I’m English, and I live in the Home Counties, and I’m nineteen, and I shouldn’t say anything about Scotland’s independence referendum. It is a matter entirely for the Scots to decide without interference from me.

My opinion has always been that the Scots should decide, and then I could have opinions about the divorce settlement if they voted ‘yes’ in the referendum.

If they voted ‘no’ then things would go on as usual, and it wouldn’t be necessary for me to have any opinions at all on the matter. I could focus on school, life, the dogs, and my friends.

Things are never so simple, are they? So, lately I’ve been reading a lot of Scots nationalist sites to try to understand what’s going on up there. Objectively, I still haven’t changed my opinion on whether I should have any say or not. I shouldn’t.

But from a purely egotistical point of view, looking at my life and future and prospects, I am leaning toward that I hope Scotland votes yes because it means that the government in the UK would have to change.


I haven’t written on this blog lately because I’ve been out travelling. I went to Scotland and watched Jake Bugg and Arctic Monkeys at T in the Park. It was a lovely trip, and it was entirely unplanned because I screwed up something good and bought tickets without reading the information properly.

I spent a day visiting my relatives who live near Stirling in Scotland. I have an uncle, an aunt, and two cousins there. My uncle, a stout Yorkshireman, is married to my aunt from Sunderland. They have three boys, one of which lives down south in London. Two remain in Scotland.

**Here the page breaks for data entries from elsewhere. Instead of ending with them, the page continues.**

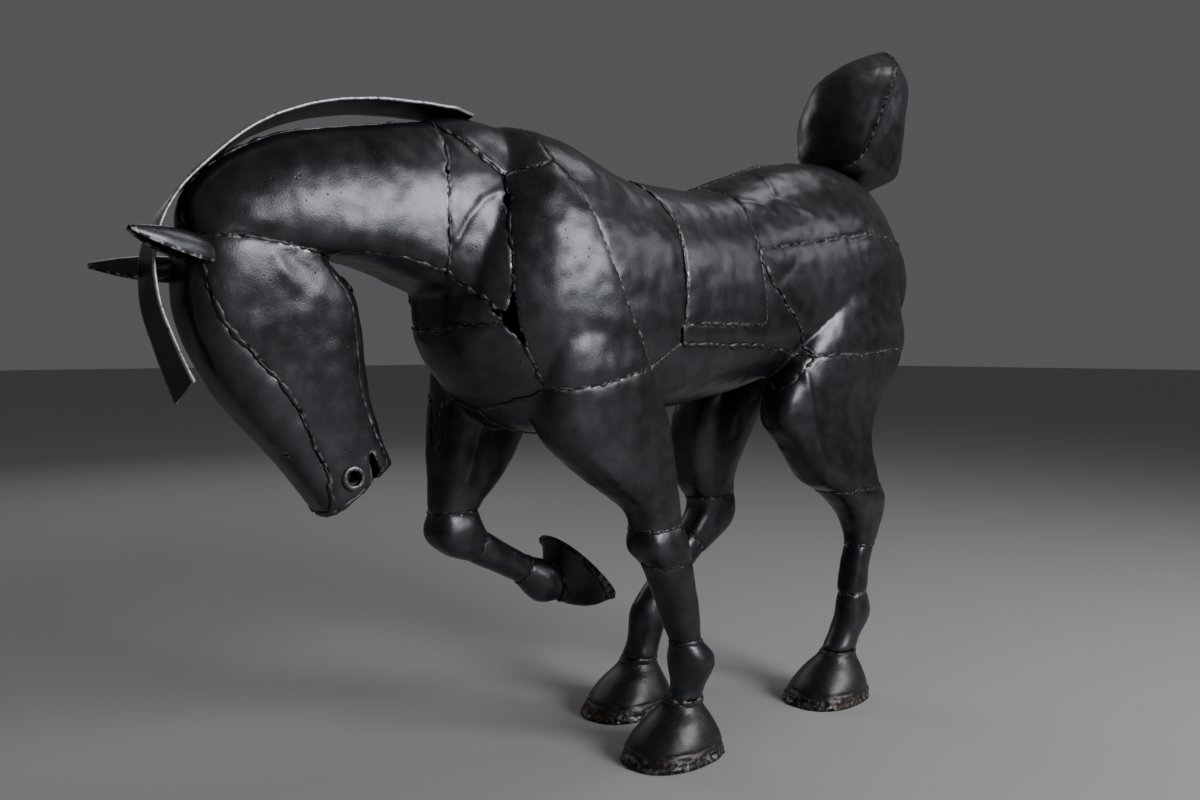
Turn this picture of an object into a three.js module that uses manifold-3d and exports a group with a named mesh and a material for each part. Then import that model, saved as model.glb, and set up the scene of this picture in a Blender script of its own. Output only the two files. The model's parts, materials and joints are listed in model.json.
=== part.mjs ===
// A prancing horse welded up from formed steel plates, standing on three hooves with one foreleg raised.
// Millimetres, +Z up. The horse faces -X and its left side is towards -Y.
import * as THREE from "three";
import Module from "manifold-3d";
import { mergeVertices } from "three/addons/utils/BufferGeometryUtils.js";

const wasm = await Module();
wasm.setup();

// ---- Driving dimensions ----
const PLATE = 3; // sheet thickness
const SEAM = 0.6; // open gap between neighbouring plates, which the weld fills
const CLEAR = 0.4; // gap between a fitted piece and the form it sits on
const STRIP_WIDTH = 50; // flat bar of the mane
const STRIP_THICK = 4;
const STRIP_ROLL = 13; // degrees, right edge lower
const RING_OUTER = 15; // radius of the nostril washer
const RING_HOLE = 8.5;
const RING_THICK = 7;
const NOSTRIL = [-507, 468];
const EAR_LENGTH = 92;
const EAR_RADIUS = 17;
const EAR_SHEET = 2.5;
const EAR_WRAP = 210; // degrees of sheet around the ear
const ORIGIN = [-25.2, 14.3, 0]; // the part's origin in the horse's own coordinates
const BODY_AROUND = 14;
const LEG_AROUND = 10;

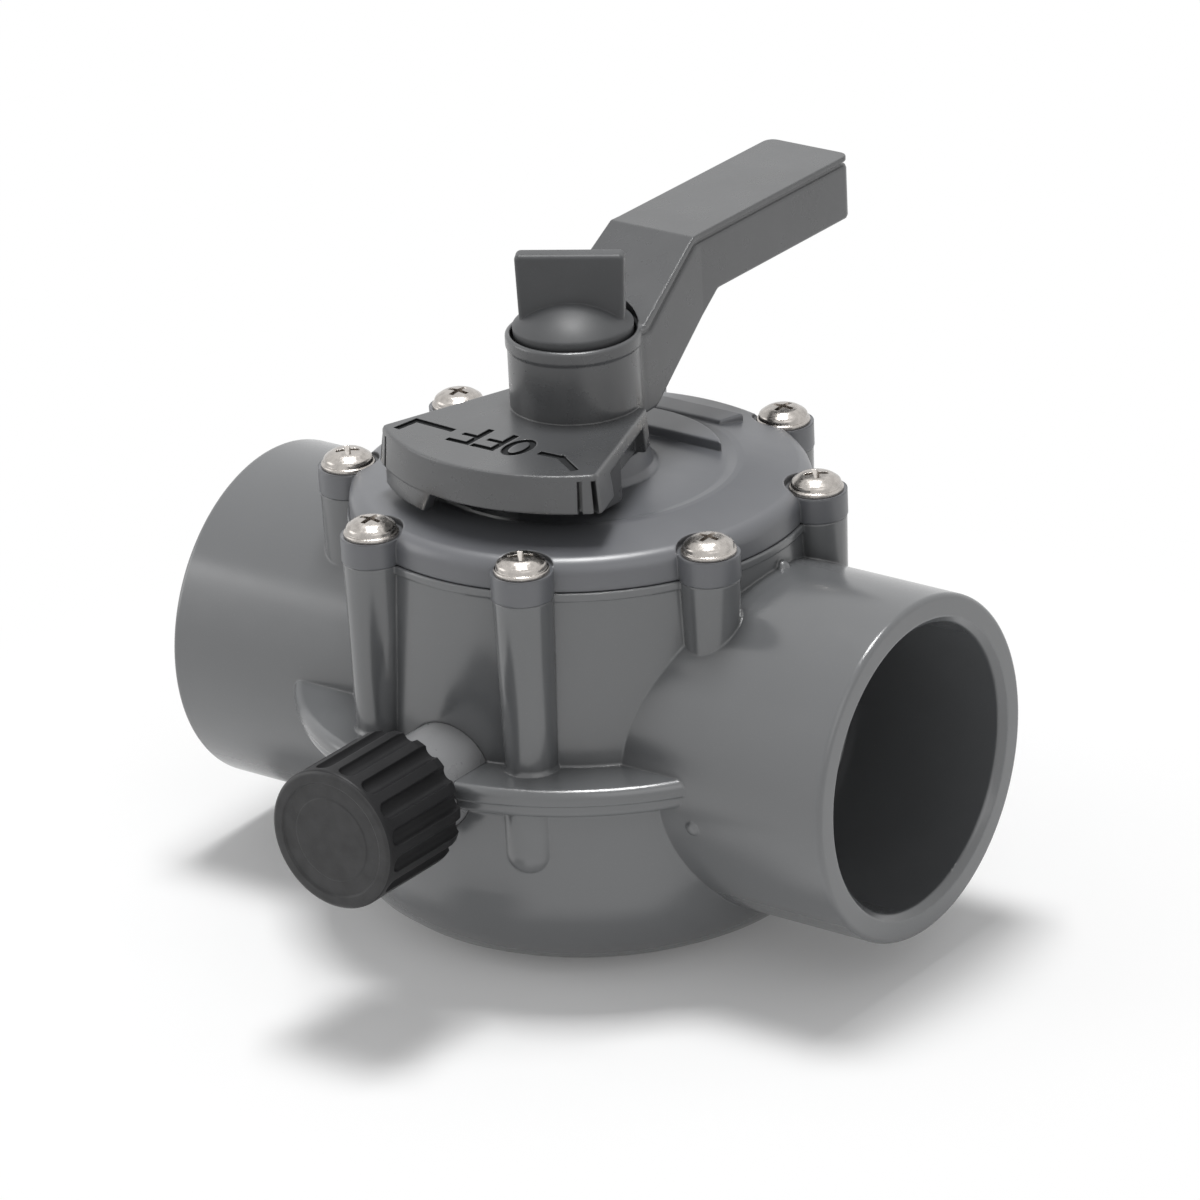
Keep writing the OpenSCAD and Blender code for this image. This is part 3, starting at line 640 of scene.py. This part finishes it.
def markPlate(plate, v, m):
    # OFF and a mark on each side of it, read from the grip's side
    top, width, depth = v["fanTop"], m["stroke"], m["depth"]
    for stem in m["stems"]:
        low, high, reach = m["lettersLow"], m["lettersHigh"], m["letterWidth"]
        cutStroke(plate, [(stem, high), (stem, low)], width, top, depth)
        cutStroke(plate, [(stem, low), (stem - reach, low)], width, top, depth)
        bar = low + m["barHeight"]
        cutStroke(plate, [(stem, bar), (stem - reach * m["barReach"], bar)], width * m["barStroke"], top, depth)
    wide, tall = m["letterWidth"] / 2, (m["lettersHigh"] - m["lettersLow"]) / 2
    oval = ovalLine(m["ring"], wide + width / 2, tall + width / 2)
    core = ovalLine(m["ring"], wide - width / 2, tall - width / 2)
    ring = slab("letterRing", oval, top - depth, depth + 1)
    combine(ring, slab("letterCore", core, top - depth - 1, depth + 3), operation="DIFFERENCE")
    combine(plate, ring, operation="DIFFERENCE")
    for line in m["marks"]:
        cutStroke(plate, line, m["markStroke"], top, depth)


def besideFan(side, a, n, t):
    # a point n mm out from the fan's middle line and t mm along its side, which leans by a
    return side * (n * math.cos(a) + t * math.sin(a)), n * math.sin(a) - t * math.cos(a)


def relieveFan(plate, v, m):
    # sunk sides under the plate, slots at the front corners and a lower lip at the front left
    a = math.radians(v["fanAngle"])
    out = v["fanHalfWidth"] * math.cos(a)
    u = out - m["slotCorner"]
    w = math.sqrt((v["fanRadius"] - m["slotCorner"]) ** 2 - u * u)
    low = v["skirtLow"] - 1
    for side in (-1, 1):
        deep, clear = out - m["sideDepth"], out + 3
        flat = [besideFan(side, a, *p) for p in (
            (deep, m["sideStart"]), (clear, m["sideStart"]), (clear, m["sideEnd"]), (deep, m["sideEnd"]))]
        combine(plate, slab("sideSink", flat, low, m["sideTop"] - low), operation="DIFFERENCE")
        cx, cy = besideFan(side, a, u, w)
        for turn, top in m["slots"]:
            b = math.radians(turn)
            dx, dy = side * math.cos(b), math.sin(b)
            wx, wy = -dy * m["slotWidth"] / 2, dx * m["slotWidth"] / 2
            near, far = m["slotCorner"] - m["slotDepth"], m["slotCorner"] + 3
            cut = [(cx + dx * near + wx, cy + dy * near + wy), (cx + dx * far + wx, cy + dy * far + wy),
                   (cx + dx * far - wx, cy + dy * far - wy), (cx + dx * near - wx, cy + dy * near - wy)]
            combine(plate, slab("cornerSlot", cut, low, top - low), operation="DIFFERENCE")
    first, last = (math.radians(k) for k in m["lipTurn"])
    turns = [first + (last - first) * k / 16 for k in range(17)]
    outer, inner = v["fanRadius"] - 0.1, v["fanRadius"] - v["skirtThickness"]
    arc = [(outer * math.cos(t), outer * math.sin(t)) for t in turns]
    arc += [(inner * math.cos(t), inner * math.sin(t)) for t in reversed(turns)]
    lip = slab("frontLip", arc, m["lipLow"], v["skirtLow"] + 1 - m["lipLow"])
    for vertex in lip.data.vertices:           # its end slopes
        if vertex.co.z < (m["lipLow"] + 0.1) * mm:
            share = (math.atan2(vertex.co.y, vertex.co.x) - first) / (last - first)
            vertex.co = Matrix.Rotation(math.radians(-m["lipSlope"] * share), 3, "Z") @ vertex.co
    near, far = out - m["sideLipIn"], out - m["sideLipOut"]
    edge = [besideFan(-1, a, *p) for p in (
        (near, m["sideLipStart"]), (far, m["sideLipStart"]), (far, w + 2), (near, w + 2))]
    side = slab("sideLip", edge, m["sideLipLow"], v["skirtLow"] + 1 - m["sideLipLow"])
    combine(plate, soften(lip, 0.3, 50), side)


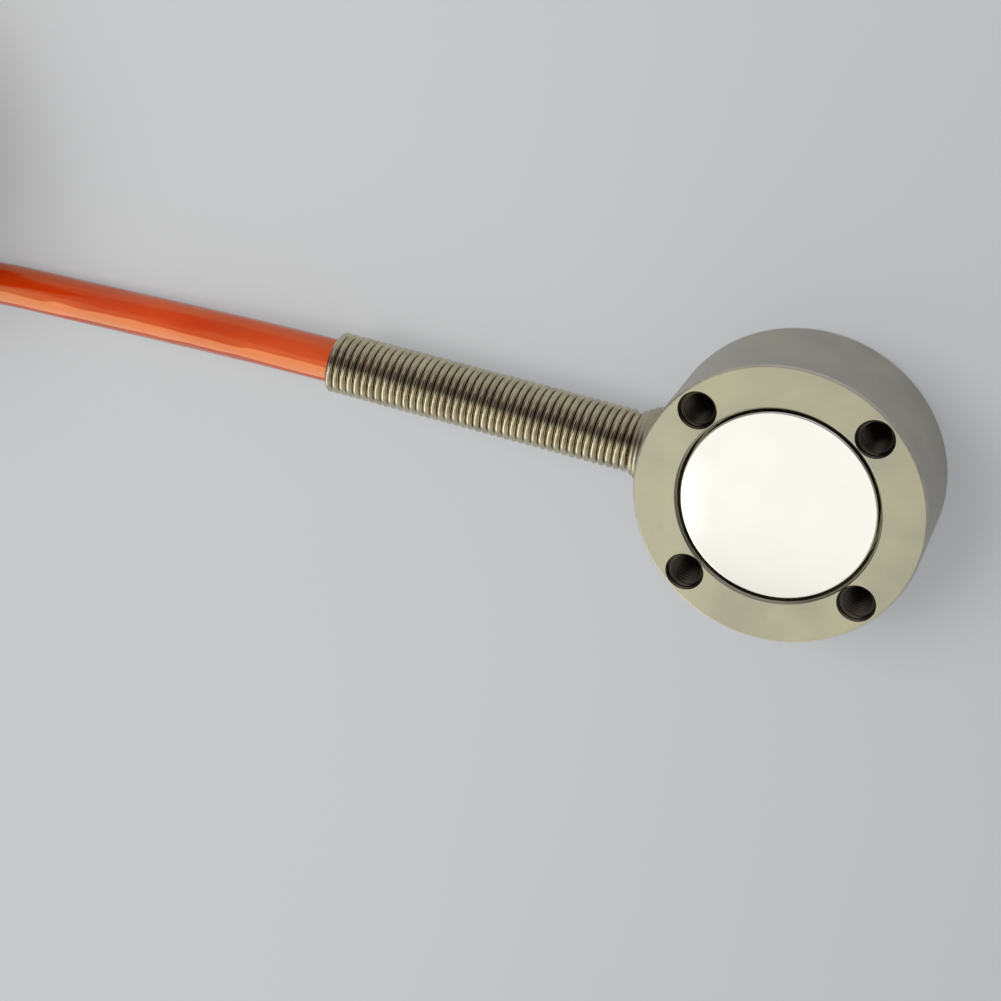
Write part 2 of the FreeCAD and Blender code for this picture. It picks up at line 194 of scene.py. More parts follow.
def smooth_step(x):
    """Ease from 0 to 1."""
    x = min(max(x, 0), 1)
    return x * x * (3 - 2 * x)


def make_camera():
    """Camera at the photograph's place and angle."""
    data = bpy.data.cameras.new("camera")
    data.sensor_width = sensor_width
    data.lens = camera_focal_px * sensor_width / picture_px
    data.clip_start = 0.005
    data.clip_end = 20
    camera = bpy.data.objects.new("camera", data)
    right = Vector(camera_right)
    up = -Vector(camera_down)
    back = right.cross(up)
    turn = Matrix((right, up, back)).transposed().to_4x4()
    camera.matrix_world = Matrix.Translation(Vector(camera_place) * MM) @ turn
    bpy.context.scene.collection.objects.link(camera)
    bpy.context.scene.camera = camera


def nurbs(name, points, diameter, resolution=8, rim=6):
    """Round cord along a smooth open spline; its points carry its radius, so its box stays tight."""
    curve = bpy.data.curves.new(name, "CURVE")
    curve.dimensions = "3D"
    curve.twist_mode = "Z_UP"
    curve.resolution_u = resolution
    curve.bevel_depth = 1
    curve.bevel_resolution = rim
    curve.use_fill_caps = True
    spline = curve.splines.new("NURBS")
    spline.points.add(len(points) - 1)
    for slot, place in zip(spline.points, metres(points)):
        slot.co = (*place, 1)
        slot.radius = diameter / 2 * MM
    spline.order_u = 3
    spline.use_endpoint_u = True
    piece = bpy.data.objects.new(name, curve)
    bpy.context.scene.collection.objects.link(piece)
    return piece


def hank_arcs(offset):
    """Arcs of one track of the hank, clockwise from below its near fold: centre, radius, angles."""
    half = hank_half_length
    flank = (half ** 2 / (hank_fold_radius - hank_waist) - hank_fold_radius - hank_waist) / 2
    rise = hank_waist + flank
    lean = math.degrees(math.atan2(half, rise))
    fold = hank_fold_radius + offset
    return [
        ((half, 0, 0), fold, -90, -90 - lean),
        ((0, -rise, 0), flank - offset, 90 - lean, 90 + lean),
        ((-half, 0, 0), fold, -90 + lean, -270 - lean),
        ((0, rise, 0), flank - offset, -90 - lean, -90 + lean),
        ((half, 0, 0), fold, 90 + lean, -90),
    ]


def hank_point(share, offset, height):
    """Point on a track of the hank, by its share of the inner track's lap."""
    lengths = [radius * math.radians(abs(last - first)) for _, radius, first, last in hank_arcs(0)]
    travelled = (share % 1) * sum(lengths)
    for length, (centre, radius, first, last) in zip(lengths, hank_arcs(offset)):
        if travelled <= length:
            break
        travelled -= length
    degrees = first + (last - first) * travelled / length
    return Vector((*hank_centre, 0)) + Vector(centre) + polar(radius, degrees, height)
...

The three cousins count themselves as fully Scots now, but my uncle and aunt call themselves Scots-English. Both intends to vote ‘yes’ in the referendum because both see a chance to right everything that’s gone wrong with politics since Margaret Thatcher.

This woman from thirty years ago sent my grandfather looking for work first around Sheffield, then the Midlands, and finally down here in the South. This is why I’m here, after all, because of that decision decades ago. My uncle was old enough to stay behind and eventually move north to Scotland when my grandparents moved south.


Of course we talked about the referendum during our visit there. And I told them that I didn’t really want to offer an opinion, but that didn’t stop them from banging on about the Westminster government. For someone who mostly feels contempt for our system of government and what it does, and has done, to a country I have grown to love, I’m finding it harder and harder not to fall into the ‘yes’ camp.

There’s this schizophrenic split between the debates in Scotland and England in a way. Down here in the South, what dominates is David Cameron’s slip into nasty Toryism and Euro-scepticism. He keeps throwing bones at the swivel-eyed loons on the right, and they just keep barking louder and louder.

It seems, it’s hard to tell yet, that the latest reshuffle of the Tory-part of the government is the final capitulation to the Tory-right. No more gay marriage support, no more nods to the innate English decency out there. From now on, it will be frothing-at-the-mouth conservatism until an election win is secured.

The despicable Liberal Democrats are now trying to salvage whatever remains of their positions and cush jobs by U-turning so fast you could stick a wire in them and power a small city. Whatever they believed last week is now wrong. Now they’ll put in the manifesto that the bedroom tax is wrong – and we know how much the manifesto pledge about tuition fees were worth.

Now, turn that a hundred and eighty degrees around, because in Scotland the Westminster parties are trying to woo the no-leaning voters with more EU, more social justice, more everything that the new nasty Tories in Westminster would have a hysterical breakdown about in England.


In my own egotistical and selfish way, I have come to believe that the only way forward is to give a huge shock to the system. A shock so big that the Westminster state would be reeling afterwards, and so that forces could be enabled which would change it.

I don’t see any other way for that to happen than for Scotland to vote yes. If there’s a no, everything will muddle along in the same old tracks. That would be even worse – for Scotland, for England, for Wales, and for me.

So… I think I’m going to support ‘yes’. Even if I’m English, and nineteen, and live in the Home Counties, and shouldn’t really offer any opinion because it’s entirely up to the Scots.